(Stored data entries)
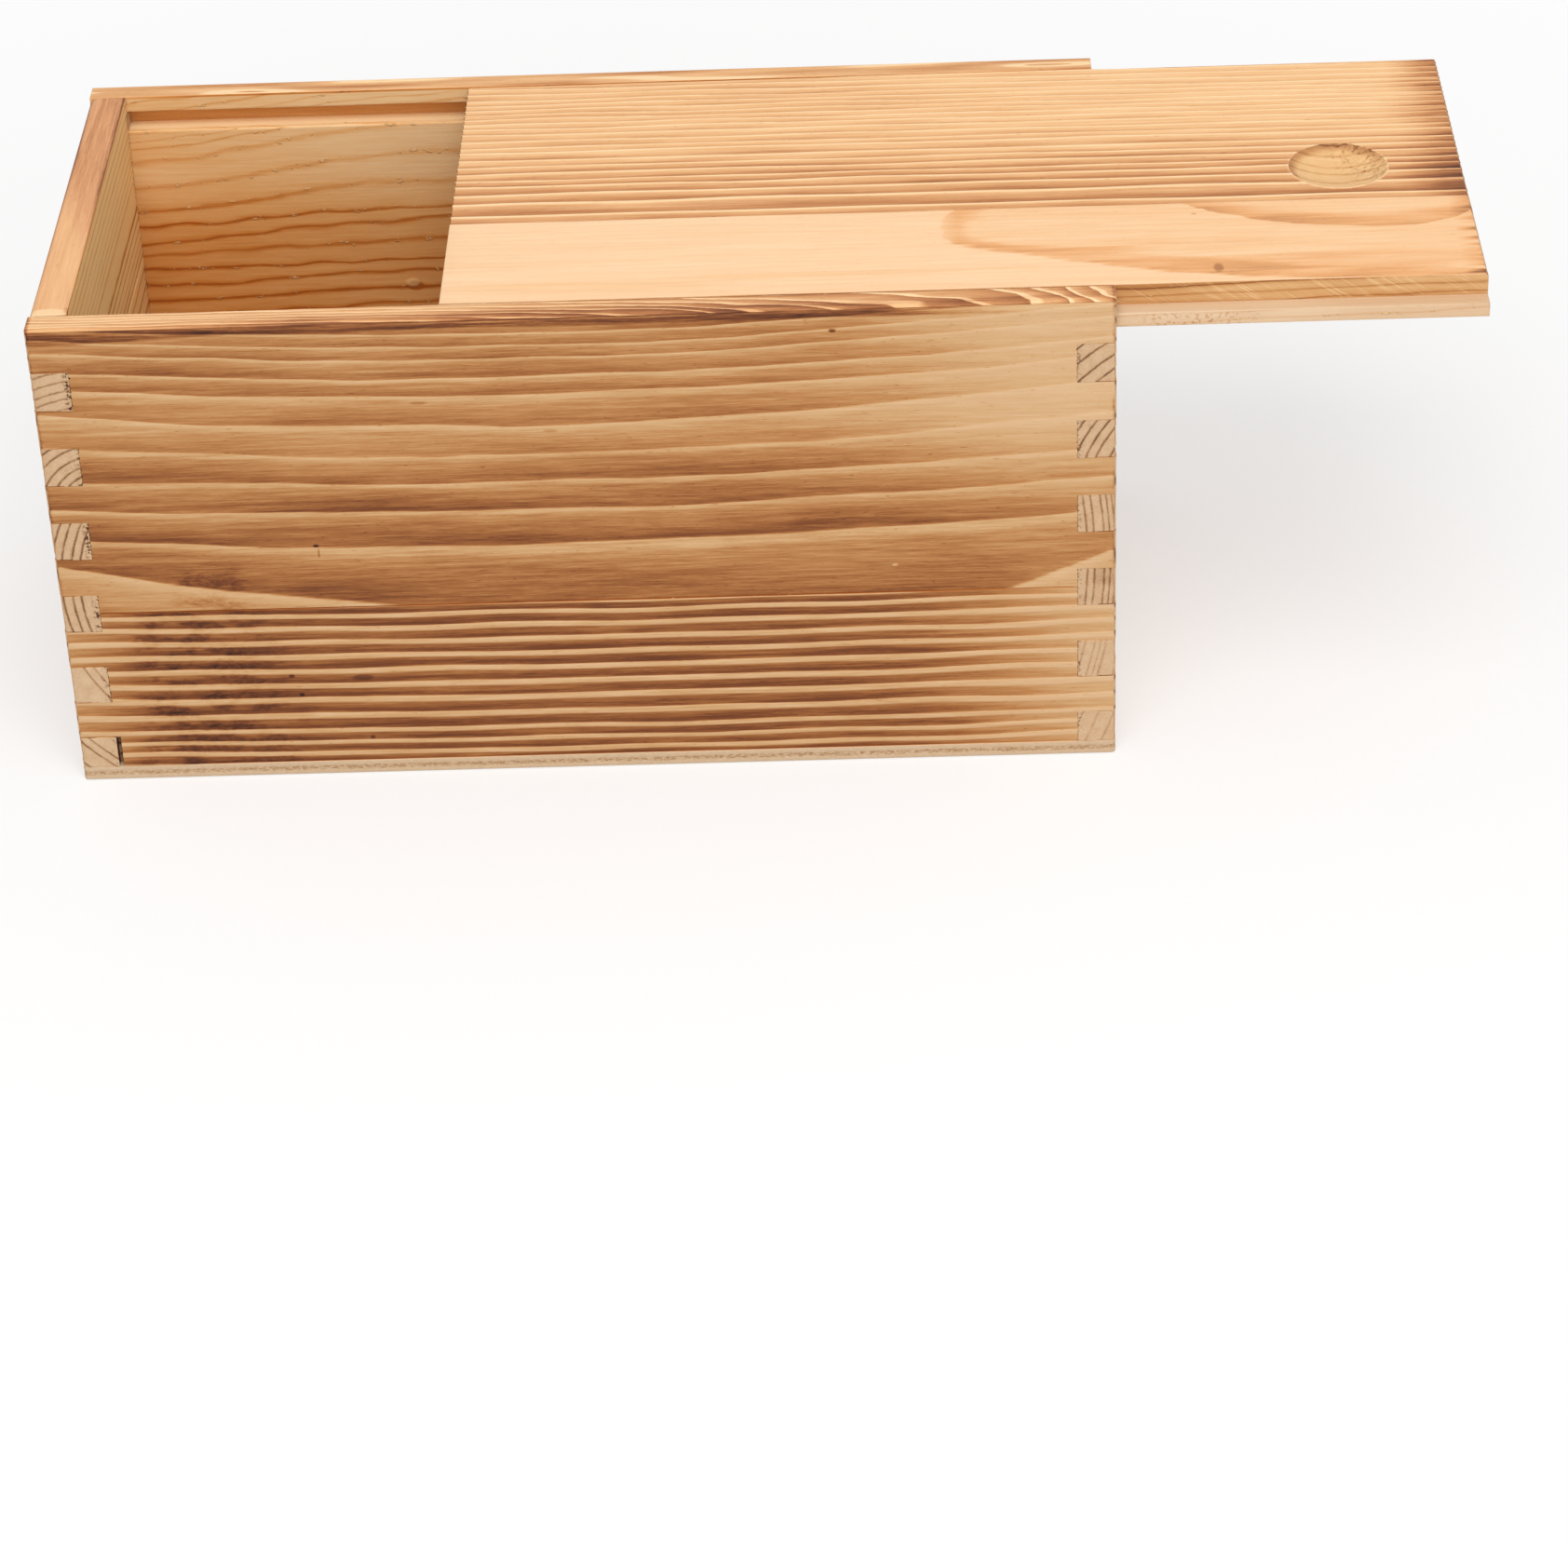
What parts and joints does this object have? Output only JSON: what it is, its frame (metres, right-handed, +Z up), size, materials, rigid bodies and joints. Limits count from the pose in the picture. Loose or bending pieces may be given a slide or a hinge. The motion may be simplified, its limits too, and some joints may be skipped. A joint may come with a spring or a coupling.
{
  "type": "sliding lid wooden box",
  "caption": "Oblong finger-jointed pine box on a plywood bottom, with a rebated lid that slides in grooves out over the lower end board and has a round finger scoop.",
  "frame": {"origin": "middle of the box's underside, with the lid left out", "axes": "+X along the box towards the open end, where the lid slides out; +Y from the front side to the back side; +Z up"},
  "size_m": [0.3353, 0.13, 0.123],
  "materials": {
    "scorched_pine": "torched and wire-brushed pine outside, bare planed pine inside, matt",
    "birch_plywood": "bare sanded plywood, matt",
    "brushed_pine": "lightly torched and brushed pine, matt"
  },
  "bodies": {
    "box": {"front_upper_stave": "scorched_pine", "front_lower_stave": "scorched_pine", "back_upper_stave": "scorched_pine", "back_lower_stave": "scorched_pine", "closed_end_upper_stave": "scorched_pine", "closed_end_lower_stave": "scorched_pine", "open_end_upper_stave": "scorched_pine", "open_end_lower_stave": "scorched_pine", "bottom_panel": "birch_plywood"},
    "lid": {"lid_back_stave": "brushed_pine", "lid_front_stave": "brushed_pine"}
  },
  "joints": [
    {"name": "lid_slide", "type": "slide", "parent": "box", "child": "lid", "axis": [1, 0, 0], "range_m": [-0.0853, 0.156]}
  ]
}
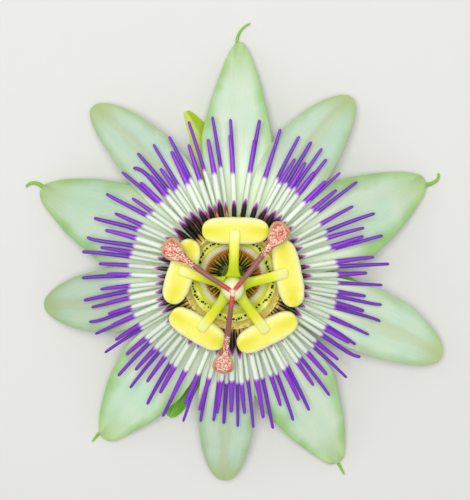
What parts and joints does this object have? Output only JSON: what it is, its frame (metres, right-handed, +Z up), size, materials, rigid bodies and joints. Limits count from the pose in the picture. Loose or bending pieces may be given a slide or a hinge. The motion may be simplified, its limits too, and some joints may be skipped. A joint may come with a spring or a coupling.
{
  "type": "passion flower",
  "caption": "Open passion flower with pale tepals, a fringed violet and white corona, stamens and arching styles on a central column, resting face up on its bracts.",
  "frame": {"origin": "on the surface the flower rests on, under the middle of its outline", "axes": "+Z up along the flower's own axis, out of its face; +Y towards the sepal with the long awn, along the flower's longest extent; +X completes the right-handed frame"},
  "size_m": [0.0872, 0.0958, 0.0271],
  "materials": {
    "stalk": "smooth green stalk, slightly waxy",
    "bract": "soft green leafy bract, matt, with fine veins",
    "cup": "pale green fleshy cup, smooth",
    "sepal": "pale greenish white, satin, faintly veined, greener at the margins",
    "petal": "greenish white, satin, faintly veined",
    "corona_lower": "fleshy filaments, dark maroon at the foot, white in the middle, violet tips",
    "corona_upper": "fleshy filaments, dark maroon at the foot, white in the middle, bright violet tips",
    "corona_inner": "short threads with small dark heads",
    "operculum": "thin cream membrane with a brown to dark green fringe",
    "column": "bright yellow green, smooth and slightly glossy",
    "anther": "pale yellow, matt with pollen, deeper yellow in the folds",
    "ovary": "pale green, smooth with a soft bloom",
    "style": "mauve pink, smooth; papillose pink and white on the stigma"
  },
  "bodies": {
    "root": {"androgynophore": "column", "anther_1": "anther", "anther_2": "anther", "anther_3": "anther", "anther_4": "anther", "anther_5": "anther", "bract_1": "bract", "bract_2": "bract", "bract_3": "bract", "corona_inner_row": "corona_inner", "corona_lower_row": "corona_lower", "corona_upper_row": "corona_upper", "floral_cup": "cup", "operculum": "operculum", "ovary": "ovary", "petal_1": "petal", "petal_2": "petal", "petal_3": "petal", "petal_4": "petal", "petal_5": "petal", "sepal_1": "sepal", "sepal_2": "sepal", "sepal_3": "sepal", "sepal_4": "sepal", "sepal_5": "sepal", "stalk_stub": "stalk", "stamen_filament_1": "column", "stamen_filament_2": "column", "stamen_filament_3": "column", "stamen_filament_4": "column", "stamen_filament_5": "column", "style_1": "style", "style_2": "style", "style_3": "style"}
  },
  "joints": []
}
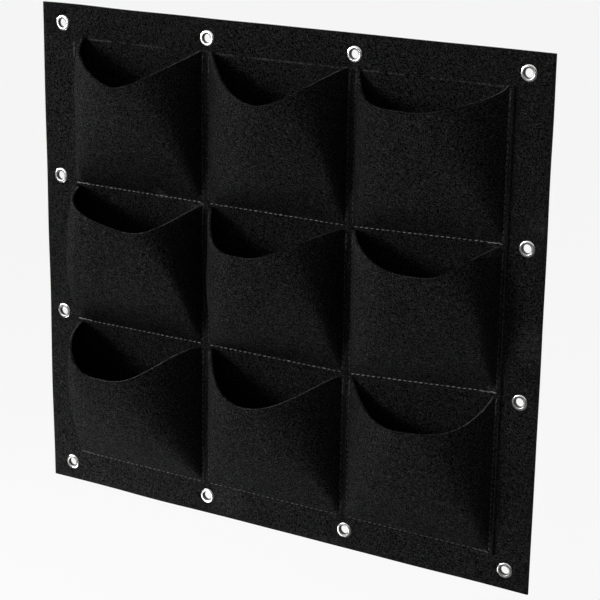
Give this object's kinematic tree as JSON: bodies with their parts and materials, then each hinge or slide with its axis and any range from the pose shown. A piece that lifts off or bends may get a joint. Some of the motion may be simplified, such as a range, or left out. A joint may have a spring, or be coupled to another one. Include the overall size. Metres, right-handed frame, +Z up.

• WORK TO DO
Nothing should be changed: write out all of the data as is.

• FULL SOLUTION
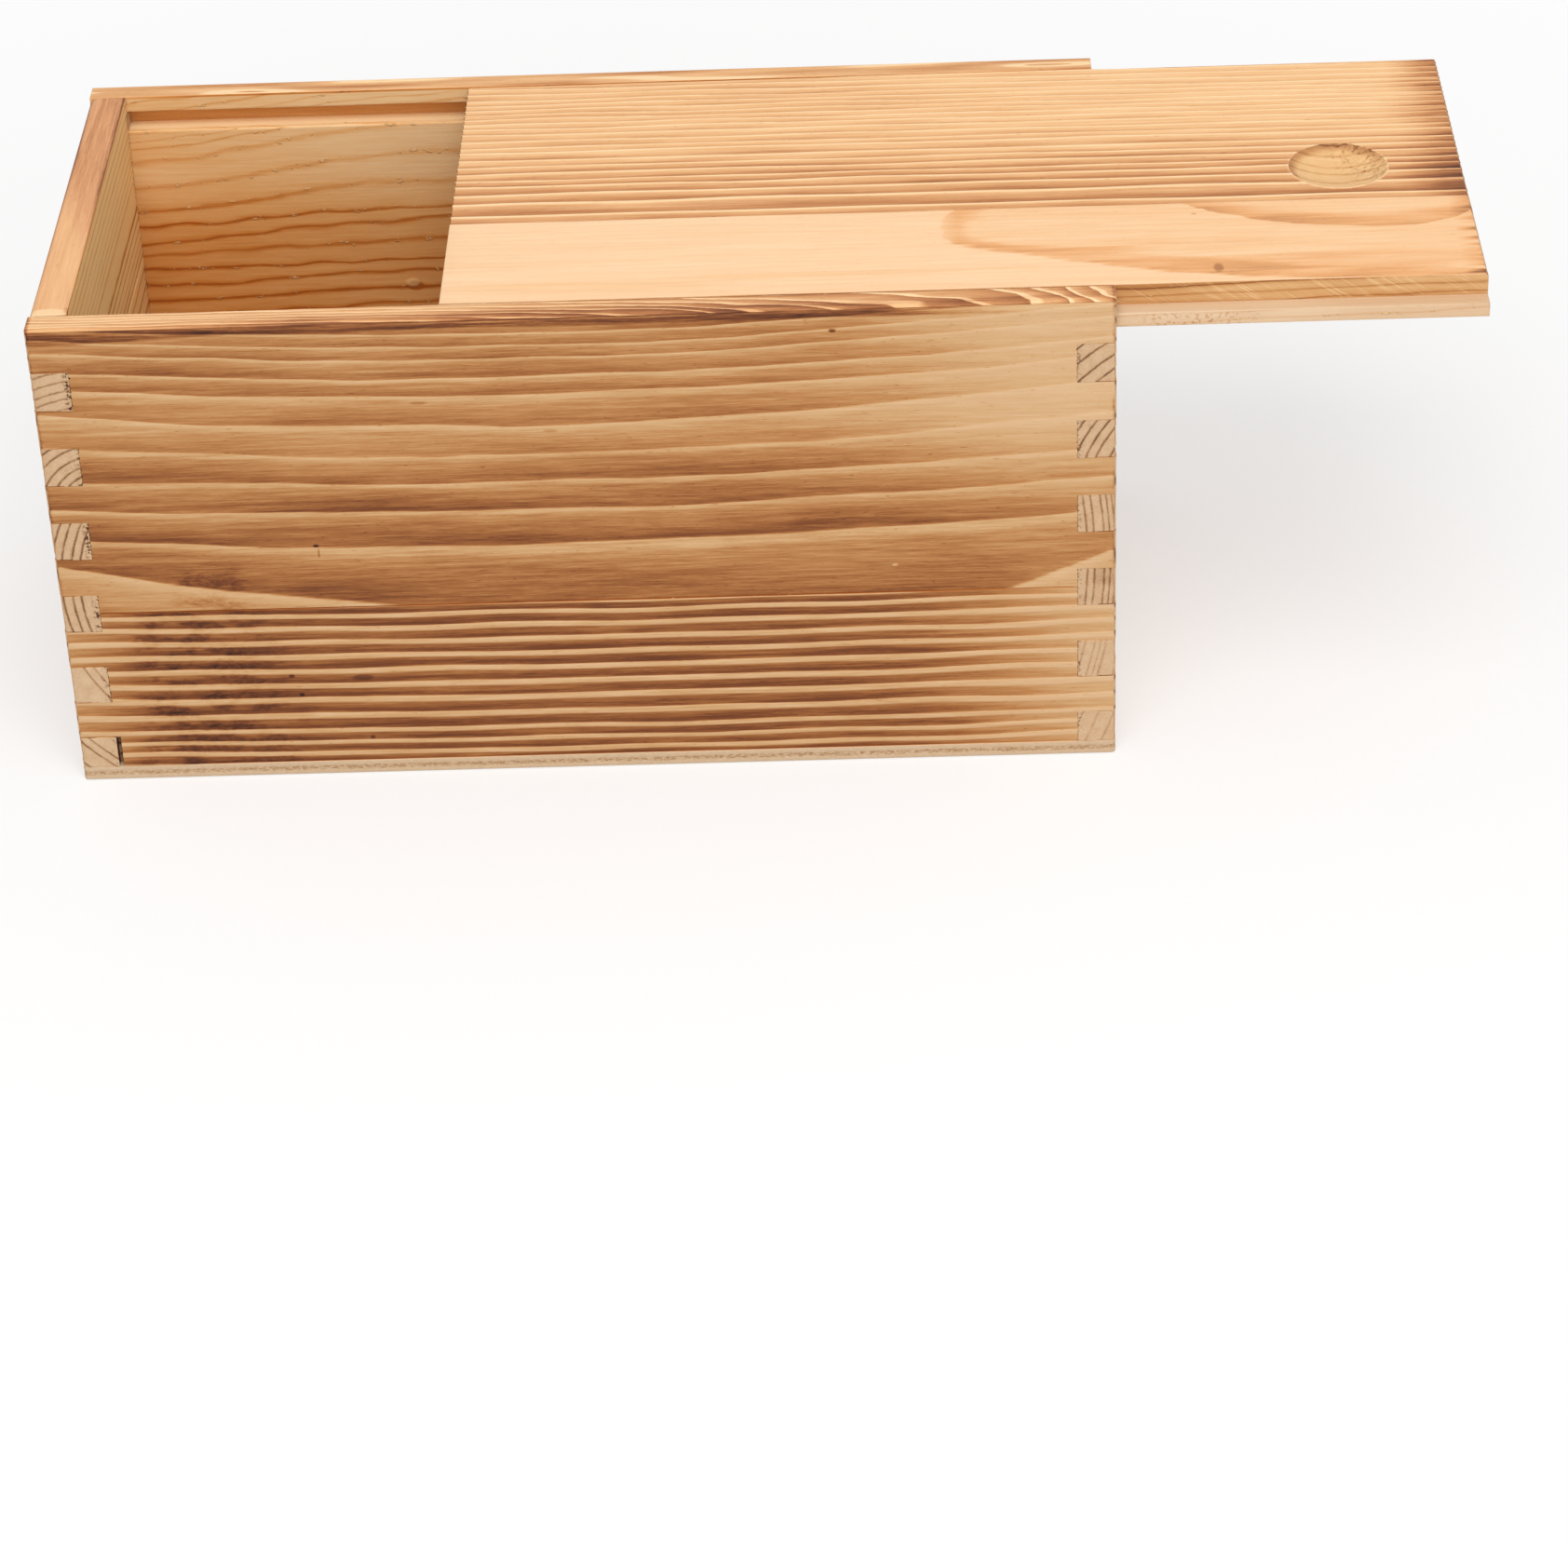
What parts and joints does this object have? Output only JSON: what it is, its frame (metres, right-handed, +Z up), size, materials, rigid bodies and joints. Limits count from the pose in the picture. Loose or bending pieces may be given a slide or a hinge. The motion may be simplified, its limits too, and some joints may be skipped. A joint may come with a spring or a coupling.
{
  "type": "sliding lid wooden box",
  "caption": "Oblong finger-jointed pine box on a plywood bottom, with a rebated lid that slides in grooves out over the lower end board and has a round finger scoop.",
  "frame": {"origin": "middle of the box's underside, with the lid left out", "axes": "+X along the box towards the open end, where the lid slides out; +Y from the front side to the back side; +Z up"},
  "size_m": [0.3353, 0.13, 0.123],
  "materials": {
    "scorched_pine": "torched and wire-brushed pine outside, bare planed pine inside, matt",
    "birch_plywood": "bare sanded plywood, matt",
    "brushed_pine": "lightly torched and brushed pine, matt"
  },
  "bodies": {
    "box": {"front_upper_stave": "scorched_pine", "front_lower_stave": "scorched_pine", "back_upper_stave": "scorched_pine", "back_lower_stave": "scorched_pine", "closed_end_upper_stave": "scorched_pine", "closed_end_lower_stave": "scorched_pine", "open_end_upper_stave": "scorched_pine", "open_end_lower_stave": "scorched_pine", "bottom_panel": "birch_plywood"},
    "lid": {"lid_back_stave": "brushed_pine", "lid_front_stave": "brushed_pine"}
  },
  "joints": [
    {"name": "lid_slide", "type": "slide", "parent": "box", "child": "lid", "axis": [1, 0, 0], "range_m": [-0.0853, 0.156]}
  ]
}
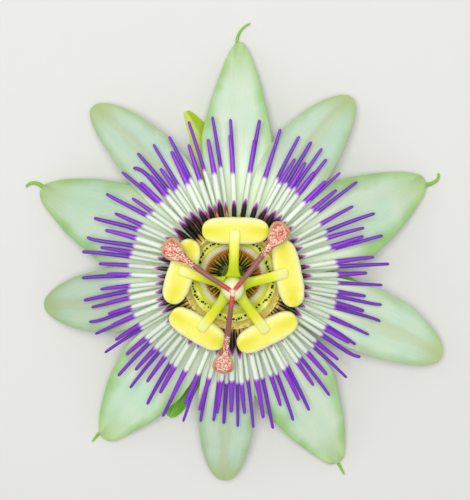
What parts and joints does this object have? Output only JSON: what it is, its frame (metres, right-handed, +Z up), size, materials, rigid bodies and joints. Limits count from the pose in the picture. Loose or bending pieces may be given a slide or a hinge. The motion may be simplified, its limits too, and some joints may be skipped. A joint may come with a spring or a coupling.
{
  "type": "passion flower",
  "caption": "Open passion flower with pale tepals, a fringed violet and white corona, stamens and arching styles on a central column, resting face up on its bracts.",
  "frame": {"origin": "on the surface the flower rests on, under the middle of its outline", "axes": "+Z up along the flower's own axis, out of its face; +Y towards the sepal with the long awn, along the flower's longest extent; +X completes the right-handed frame"},
  "size_m": [0.0872, 0.0958, 0.0271],
  "materials": {
    "stalk": "smooth green stalk, slightly waxy",
    "bract": "soft green leafy bract, matt, with fine veins",
    "cup": "pale green fleshy cup, smooth",
    "sepal": "pale greenish white, satin, faintly veined, greener at the margins",
    "petal": "greenish white, satin, faintly veined",
    "corona_lower": "fleshy filaments, dark maroon at the foot, white in the middle, violet tips",
    "corona_upper": "fleshy filaments, dark maroon at the foot, white in the middle, bright violet tips",
    "corona_inner": "short threads with small dark heads",
    "operculum": "thin cream membrane with a brown to dark green fringe",
    "column": "bright yellow green, smooth and slightly glossy",
    "anther": "pale yellow, matt with pollen, deeper yellow in the folds",
    "ovary": "pale green, smooth with a soft bloom",
    "style": "mauve pink, smooth; papillose pink and white on the stigma"
  },
  "bodies": {
    "root": {"androgynophore": "column", "anther_1": "anther", "anther_2": "anther", "anther_3": "anther", "anther_4": "anther", "anther_5": "anther", "bract_1": "bract", "bract_2": "bract", "bract_3": "bract", "corona_inner_row": "corona_inner", "corona_lower_row": "corona_lower", "corona_upper_row": "corona_upper", "floral_cup": "cup", "operculum": "operculum", "ovary": "ovary", "petal_1": "petal", "petal_2": "petal", "petal_3": "petal", "petal_4": "petal", "petal_5": "petal", "sepal_1": "sepal", "sepal_2": "sepal", "sepal_3": "sepal", "sepal_4": "sepal", "sepal_5": "sepal", "stalk_stub": "stalk", "stamen_filament_1": "column", "stamen_filament_2": "column", "stamen_filament_3": "column", "stamen_filament_4": "column", "stamen_filament_5": "column", "style_1": "style", "style_2": "style", "style_3": "style"}
  },
  "joints": []
}
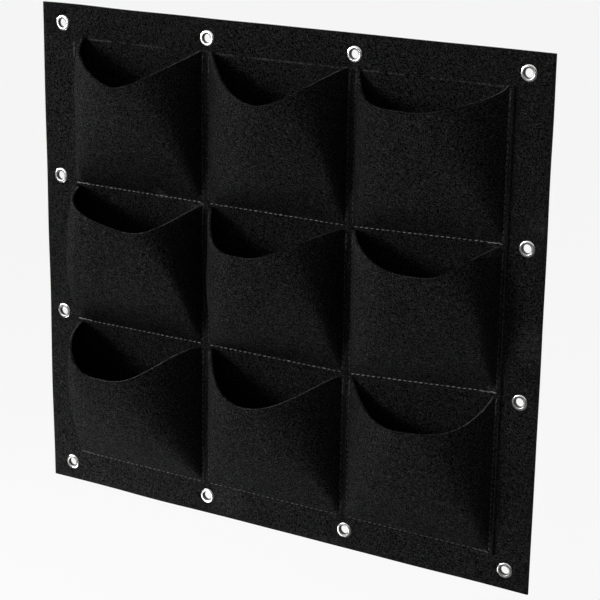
Give this object's kinematic tree as JSON: bodies with their parts and materials, then each hinge or slide with its axis and any range from the pose shown. A piece that lifts off or bends may get a joint. Some of the motion may be simplified, such as a range, or left out. A joint may have a spring, or be coupled to another one. Include the overall size. Metres, right-handed frame, +Z up.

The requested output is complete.